The deeper you get into YOU LET ME IN, the debut novel from Norwegian writer Camilla Bruce, the more lost you’re apt to come.
This is very much by design. From almost the first paragraph of her novel, Bruce does her level best to keep her reader off-balance, gently lulling them through what seems like a standard whodunnit murder mystery into a world where simple questions like, “What happened?” are matters of opinion. I’ve read the novel twice now, and both times I walked away convinced of different things entirely.

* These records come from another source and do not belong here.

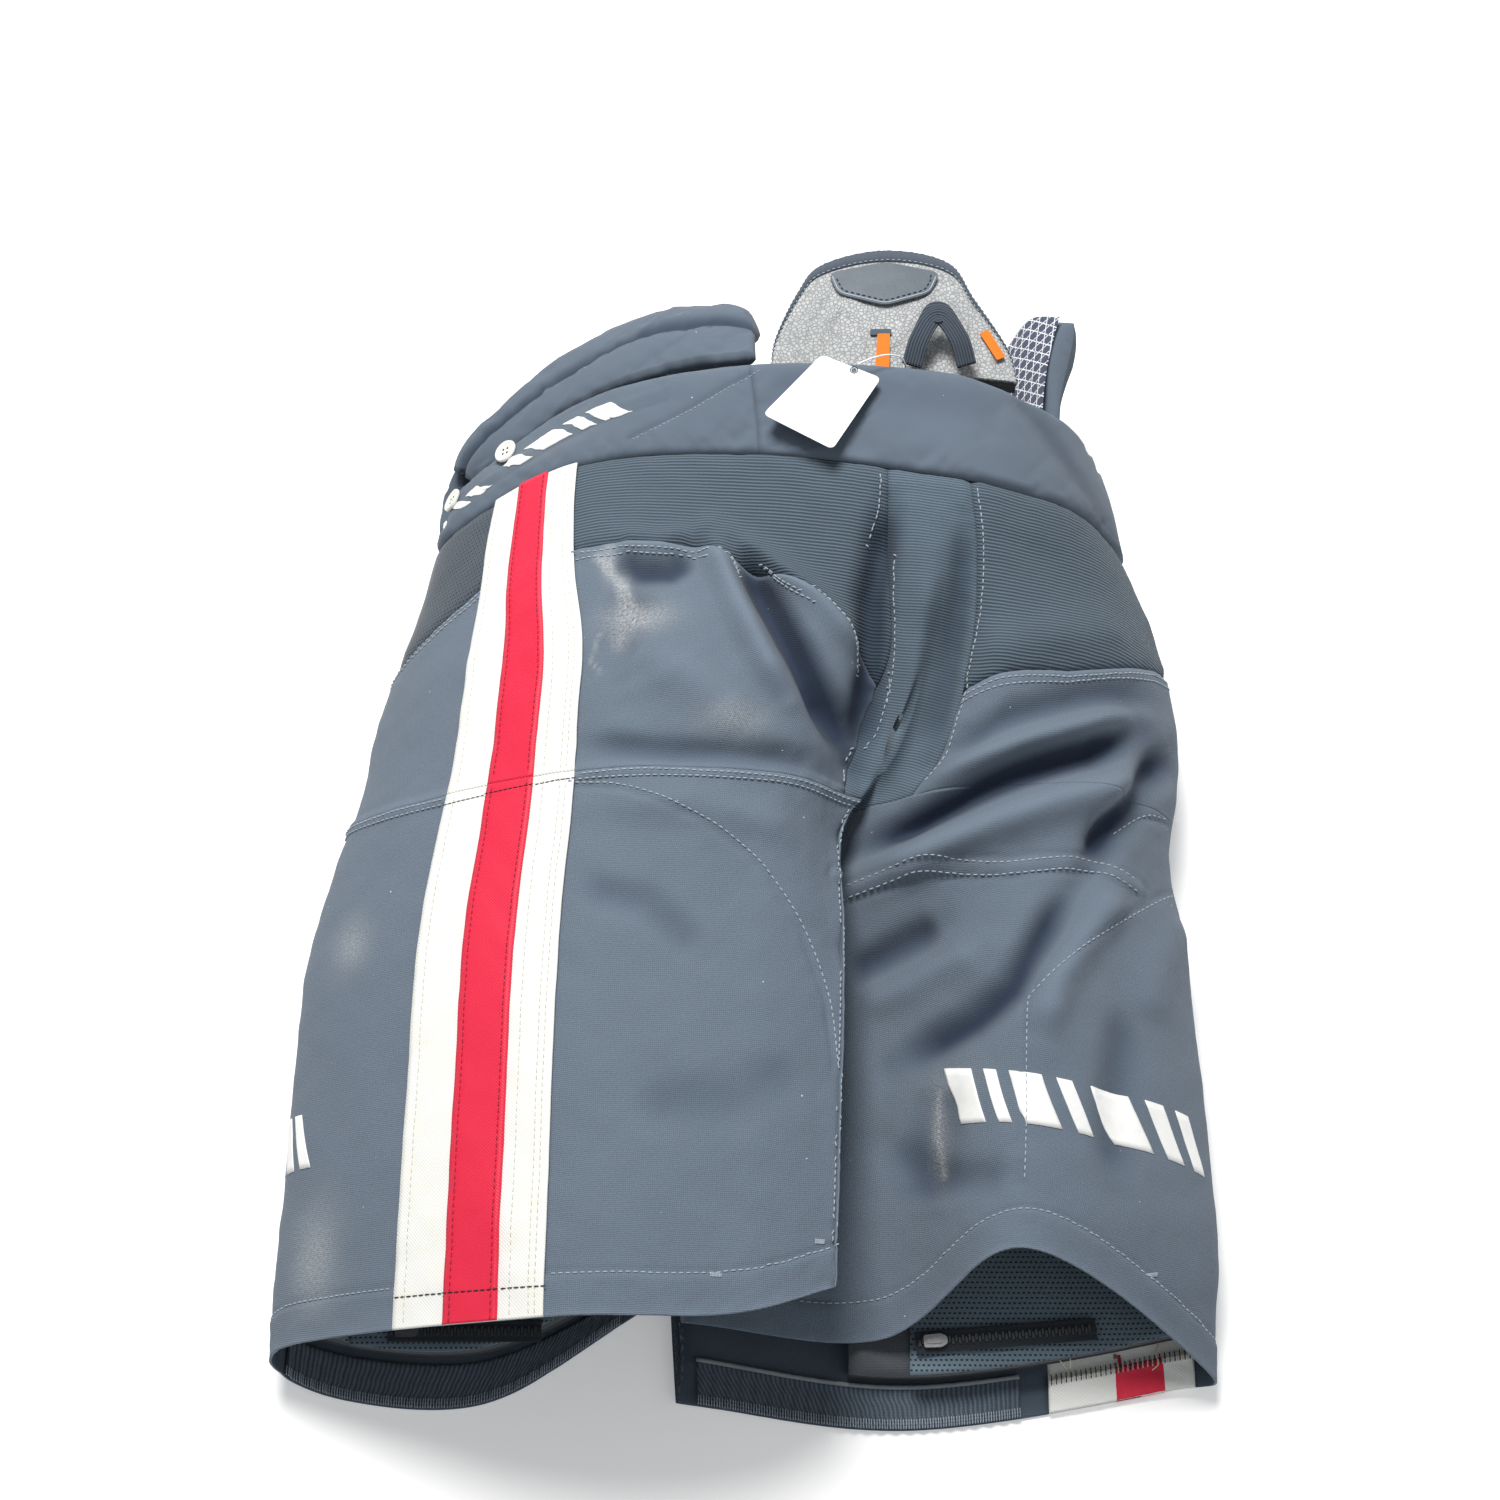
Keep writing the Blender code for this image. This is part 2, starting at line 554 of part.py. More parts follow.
prism("spine_flag", FLAG, TRIM_Z + 0.5, TRIM_Z + 1.5, ORANGE, HINGE, guard_slope)

# ---- hanger loop: a strap bent into an upturned V ----
LOOP_HINGE = (105, 243, 133)
LOOP_HALF = 5.5
LOOP_THICK = Vector((0, 0, 0.9))
loop = [(90, 243, 133), (95, 257, 140), (105, 271, 143), (116, 257, 140), (121, 243, 133)]
loop = [Vector(p) for p in loop]
outer, inner = [], []
for k, point in enumerate(loop):
    along = (loop[min(k + 1, 4)] - loop[max(k - 1, 0)]).normalized()
    half = 8.0 if k == 2 else LOOP_HALF  # the strap is folded over itself at the tip
    across = Vector((-along.y, along.x, 0)).normalized() * half
    outer.append([point - across + LOOP_THICK, point + across + LOOP_THICK])
    inner.append([point - across - LOOP_THICK, point + across - LOOP_THICK])
slab("hanger_loop", outer, inner, WEBBING, LOOP_HINGE)

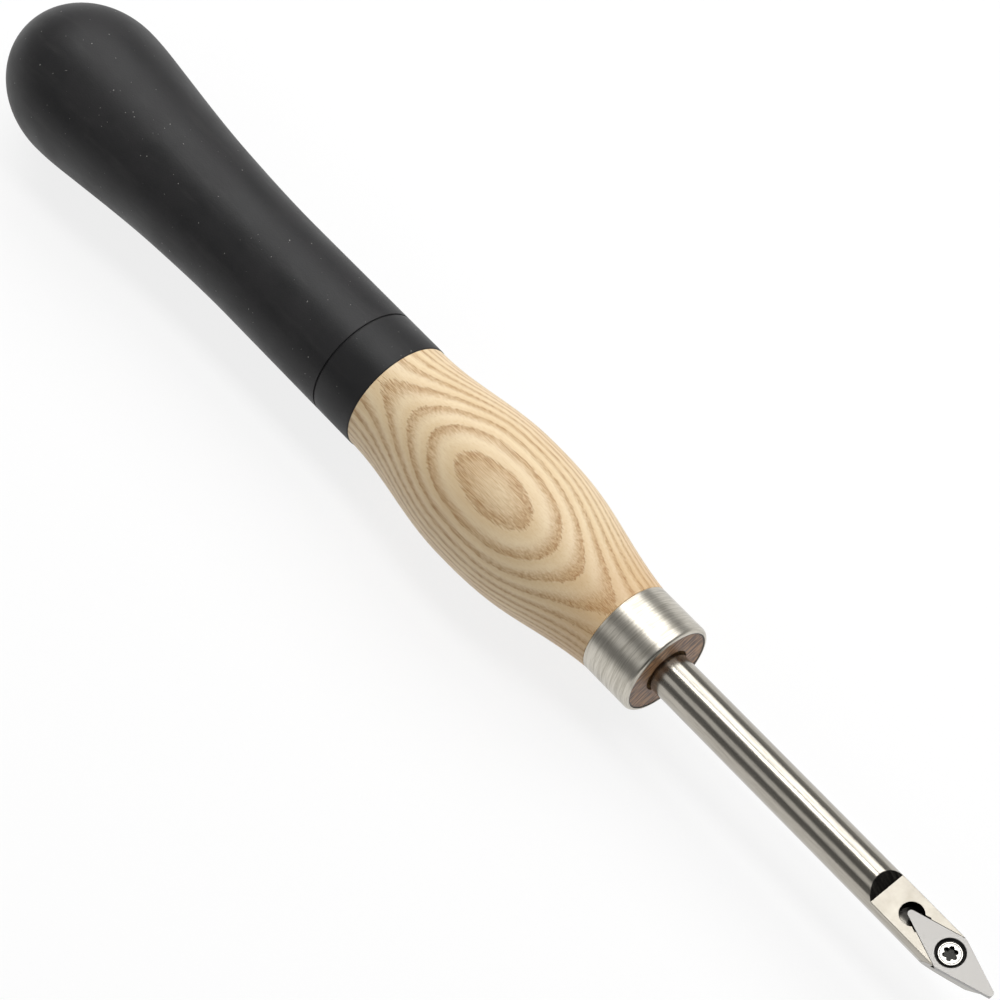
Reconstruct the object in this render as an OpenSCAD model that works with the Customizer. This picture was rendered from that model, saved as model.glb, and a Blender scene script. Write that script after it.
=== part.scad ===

That would no doubt be Bruce’s point. YOU LET ME IN is a work that asks us to confront our ideas of perception and insanity. Its narrator, fallen romance novelist Cassandra Tipp, is either telling the total truth or has been silently suffering from any one of a number of schizoaffective disorders for her entire life. And while the tale she tells is, either way, a twisted, bloody nightmare, it’s that kernel of doubt, which permeates the entire novel, that provides the true horror.
In one version of her story, she has suffered all her life from the presence of a malevolent fae creature she calls Pepper-Man, who claims to have bonded with her as a baby and cannot leave her side for long and who commits acts of atrocity to protect his human bond. In another version, Tipp suffered a psychotic break after years of abuse and created Pepper-Man as a way to block her mind from experiencing the horror she’s caused.
Basic though that sounds, Bruce does a remarkable job balancing the conflicting realities that pull her story along, forcing the reader to question themselves repeatedly throughout the process. Somehow, whether you take it as a dark, Guillermo Del Toro-esque fairy tale or Shirley Jackson-esque musing on mental health, Bruce manages to infuse the tale with darkly twisted imaginings.
Written as a confessional, YOU LET ME IN revels in its tragedy, which gets deeper depending on which way you read the book. As soon as you feel you have a bead on the story, Bruce throws you another curve and completely upends your theory while giving you something else to consider. All the while, you’re forced to wonder what is sanity? How can we believe the things Cassandra tells us about Pepper-Man and the various malevolent fae who exist in his circle? On the other hand, how can we not?
While I can answer neither of those questions, I can tell you that asking them for myself while reading the book made YOU LET ME IN a fascinating work to dissect and consider. On top of that, Bruce writes with pointed, eerie prose, like the whispers of the creature standing in a darkened corner of your bedroom. A slim volume, Bruce still manages to pack in a heavy experience that belies its status as a first novel.
What Bruce and her novel deal best in, ultimately, is the unknown. What we don’t know and can’t know colors the edges of all our perceptions, forcing us to trust the bonds of common reality to hold us all together. What if those bonds are illusions or what if we lose sight of them? The line that separates sane and insane, reality and imagination, has always been thin. Thinner, perhaps, than any of us are comfortable with. It’s on that line where Bruce writes, and on which side you sit is always up for debate.
Camilla Bruce’s YOU LET ME IN is now available in the United States.